Find every line with the word "materials" and give their count, nothing else.
+ + + + + + +
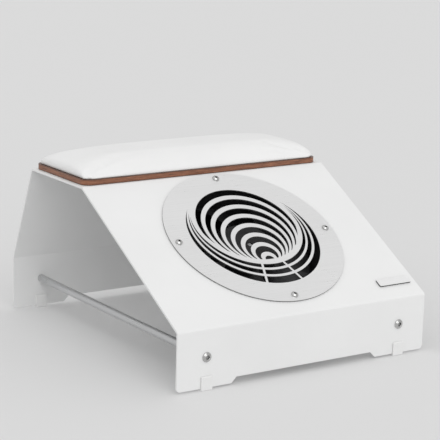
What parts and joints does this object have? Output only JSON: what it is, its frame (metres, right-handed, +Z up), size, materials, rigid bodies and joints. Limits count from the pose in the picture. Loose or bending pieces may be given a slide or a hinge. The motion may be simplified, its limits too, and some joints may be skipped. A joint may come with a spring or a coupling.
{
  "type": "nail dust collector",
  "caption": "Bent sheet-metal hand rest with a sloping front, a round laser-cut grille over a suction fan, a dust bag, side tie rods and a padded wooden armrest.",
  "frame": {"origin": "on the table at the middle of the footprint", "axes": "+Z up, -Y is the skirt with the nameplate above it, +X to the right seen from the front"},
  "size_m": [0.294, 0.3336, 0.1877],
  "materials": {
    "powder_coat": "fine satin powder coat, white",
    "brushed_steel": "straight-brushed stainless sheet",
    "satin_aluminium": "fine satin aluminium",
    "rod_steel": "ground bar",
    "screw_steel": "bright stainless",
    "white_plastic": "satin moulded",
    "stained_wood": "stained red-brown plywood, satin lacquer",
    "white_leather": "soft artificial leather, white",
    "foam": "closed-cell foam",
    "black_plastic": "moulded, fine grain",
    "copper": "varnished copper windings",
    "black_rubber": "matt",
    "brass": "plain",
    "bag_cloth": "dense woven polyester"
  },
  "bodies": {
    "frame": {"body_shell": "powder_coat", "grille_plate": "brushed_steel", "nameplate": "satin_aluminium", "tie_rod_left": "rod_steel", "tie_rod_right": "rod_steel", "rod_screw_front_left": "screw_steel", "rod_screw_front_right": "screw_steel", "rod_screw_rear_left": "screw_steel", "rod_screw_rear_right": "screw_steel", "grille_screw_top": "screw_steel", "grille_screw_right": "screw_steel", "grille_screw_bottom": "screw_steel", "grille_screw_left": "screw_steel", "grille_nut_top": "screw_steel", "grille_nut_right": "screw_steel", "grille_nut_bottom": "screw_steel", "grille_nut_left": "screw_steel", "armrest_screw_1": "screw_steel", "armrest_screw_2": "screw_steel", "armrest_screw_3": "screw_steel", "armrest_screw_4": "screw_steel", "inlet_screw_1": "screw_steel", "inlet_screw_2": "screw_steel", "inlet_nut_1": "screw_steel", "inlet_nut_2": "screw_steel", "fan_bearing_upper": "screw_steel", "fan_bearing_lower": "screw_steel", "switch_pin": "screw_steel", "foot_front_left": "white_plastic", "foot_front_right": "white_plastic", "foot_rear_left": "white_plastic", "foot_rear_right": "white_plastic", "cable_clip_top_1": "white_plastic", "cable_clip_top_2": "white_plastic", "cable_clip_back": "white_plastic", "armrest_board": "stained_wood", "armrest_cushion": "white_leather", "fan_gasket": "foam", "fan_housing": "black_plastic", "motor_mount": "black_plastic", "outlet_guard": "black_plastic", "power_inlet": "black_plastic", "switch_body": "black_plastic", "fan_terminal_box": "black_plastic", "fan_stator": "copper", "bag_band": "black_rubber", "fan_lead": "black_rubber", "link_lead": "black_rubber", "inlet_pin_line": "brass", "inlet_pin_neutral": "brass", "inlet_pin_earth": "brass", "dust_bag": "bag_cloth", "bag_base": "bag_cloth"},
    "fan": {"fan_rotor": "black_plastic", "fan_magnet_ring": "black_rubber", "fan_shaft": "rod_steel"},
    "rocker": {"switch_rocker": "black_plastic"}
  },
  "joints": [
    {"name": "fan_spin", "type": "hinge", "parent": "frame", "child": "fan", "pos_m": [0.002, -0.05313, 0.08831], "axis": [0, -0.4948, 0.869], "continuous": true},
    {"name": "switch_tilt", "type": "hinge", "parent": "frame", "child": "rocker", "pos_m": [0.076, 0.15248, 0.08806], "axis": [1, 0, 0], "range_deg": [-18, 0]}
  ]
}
+ + + + + + +
Task result:
2